On Computational Limits of FlowAR Models: Expressivity and Efficiency
Yang Cao, Chengyue Gong, Yekun Ke, Xiaoyu Li, Yingyu Liang, Zhizhou Sha, Zhenmei Shi, Zhao Song
TL;DR
This work analyzes the FlowAR visual autoregressive model through the lens of circuit complexity. It proves that FlowAR, including its attention and flow-matching components, can be simulated by a $DLOGTIME$-uniform $ extsf{TC}^0$ circuit of constant depth and polynomial size, indicating limited expressivity under TC$^0$. To address practical efficiency, the authors introduce a low-rank approximate attention and a fast FlowAR variant, achieving almost quadratic inference time $O(n^{2+o(1)})$ with controlled additive error. The results establish a theoretical baseline for flow-based autoregressive architectures and offer concrete guidelines for designing more efficient, yet expressive, generative models.
Abstract
The expressive power and computational complexity of deep visual generative models, such as flow-based and autoregressive (AR) models, have gained considerable interest for their wide-ranging applications in generative tasks. However, the theoretical characterization of their expressiveness through the lens of circuit complexity remains underexplored, particularly for the state-of-the-art architecture like FlowAR proposed by [Ren et al., 2024], which integrates flow-based and autoregressive mechanisms.

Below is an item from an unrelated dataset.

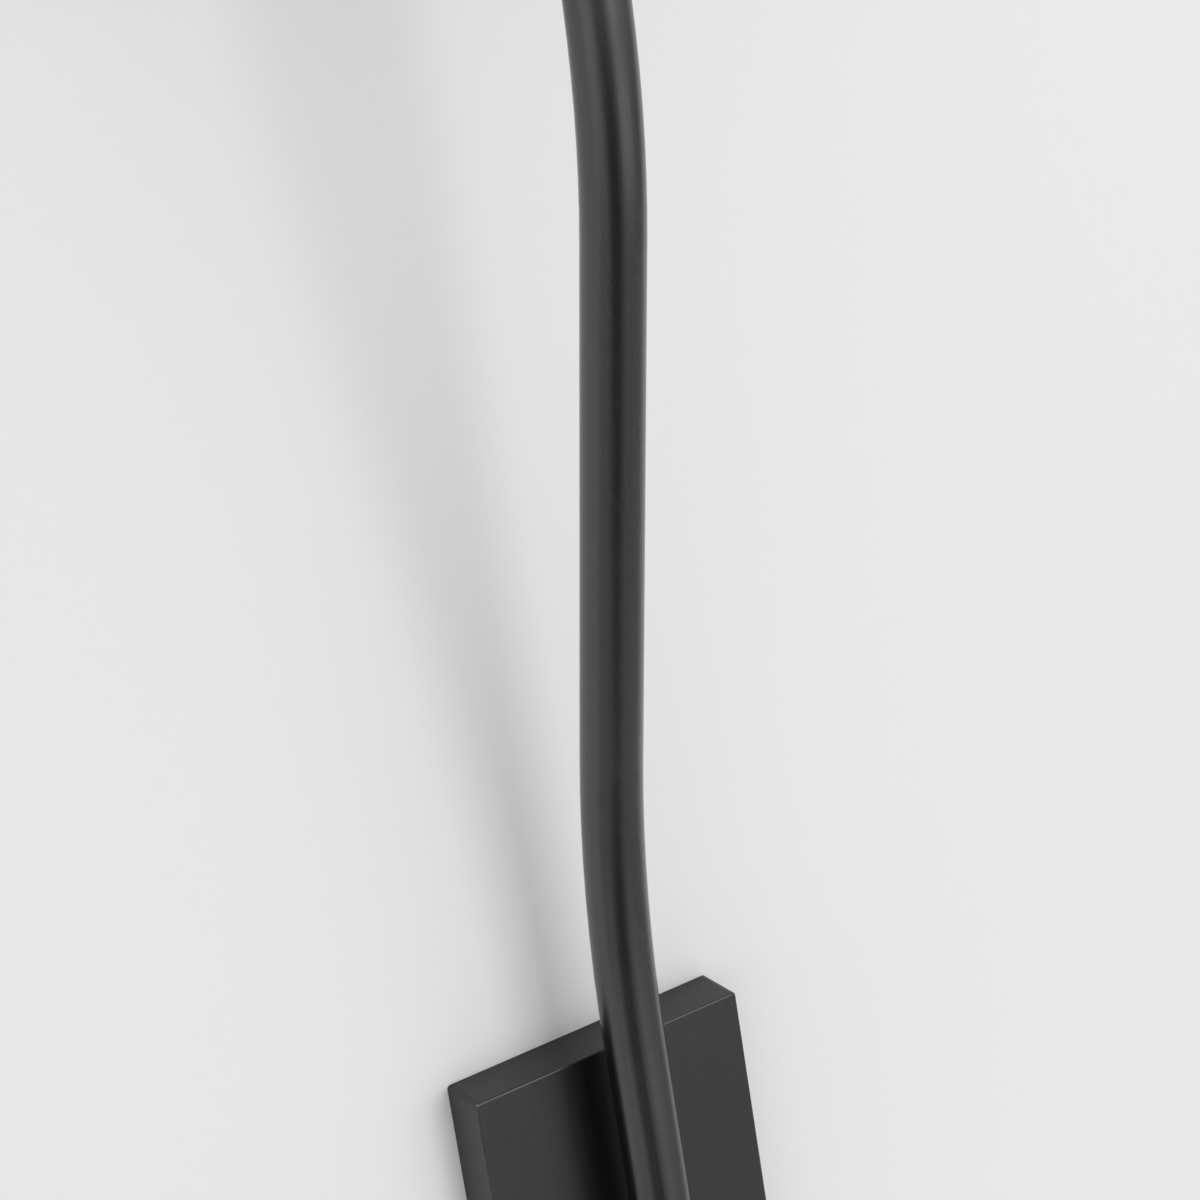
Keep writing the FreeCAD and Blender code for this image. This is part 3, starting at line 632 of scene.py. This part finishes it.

This gap limits our understanding of their inherent computational limits and practical efficiency. In this study, we address this gap by analyzing the circuit complexity of the FlowAR architecture. We demonstrate that when the largest feature map produced by the FlowAR model has dimensions $n \times n \times c$, the FlowAR model is simulable by a family of threshold circuits $\mathsf{TC}^0$, which have constant depth $O(1)$ and polynomial width $\mathrm{poly}(n)$. This is the first study to rigorously highlight the limitations in the expressive power of FlowAR models. Furthermore, we identify the conditions under which the FlowAR model computations can achieve almost quadratic time. To validate our theoretical findings, we present efficient model variant constructions based on low-rank approximations that align with the derived criteria. Our work provides a foundation for future comparisons with other generative paradigms and guides the development of more efficient and expressive implementations.